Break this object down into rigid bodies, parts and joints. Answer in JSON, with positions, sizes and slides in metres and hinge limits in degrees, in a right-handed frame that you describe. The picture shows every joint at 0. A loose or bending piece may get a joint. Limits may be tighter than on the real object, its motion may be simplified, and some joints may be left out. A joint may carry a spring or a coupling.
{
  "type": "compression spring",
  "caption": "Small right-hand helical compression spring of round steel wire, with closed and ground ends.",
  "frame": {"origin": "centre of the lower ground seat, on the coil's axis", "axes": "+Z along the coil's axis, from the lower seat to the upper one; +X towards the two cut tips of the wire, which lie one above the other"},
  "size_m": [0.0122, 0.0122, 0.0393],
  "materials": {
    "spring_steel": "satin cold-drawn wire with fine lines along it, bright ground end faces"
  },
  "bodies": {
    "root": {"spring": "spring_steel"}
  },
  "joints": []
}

Exercise brief:
Your task is to repeat the data exactly, with nothing left out.

Expected answer:
Break this object down into rigid bodies, parts and joints. Answer in JSON, with positions, sizes and slides in metres and hinge limits in degrees, in a right-handed frame that you describe. The picture shows every joint at 0. A loose or bending piece may get a joint. Limits may be tighter than on the real object, its motion may be simplified, and some joints may be left out. A joint may carry a spring or a coupling.
{
  "type": "compression spring",
  "caption": "Small right-hand helical compression spring of round steel wire, with closed and ground ends.",
  "frame": {"origin": "centre of the lower ground seat, on the coil's axis", "axes": "+Z along the coil's axis, from the lower seat to the upper one; +X towards the two cut tips of the wire, which lie one above the other"},
  "size_m": [0.0122, 0.0122, 0.0393],
  "materials": {
    "spring_steel": "satin cold-drawn wire with fine lines along it, bright ground end faces"
  },
  "bodies": {
    "root": {"spring": "spring_steel"}
  },
  "joints": []
}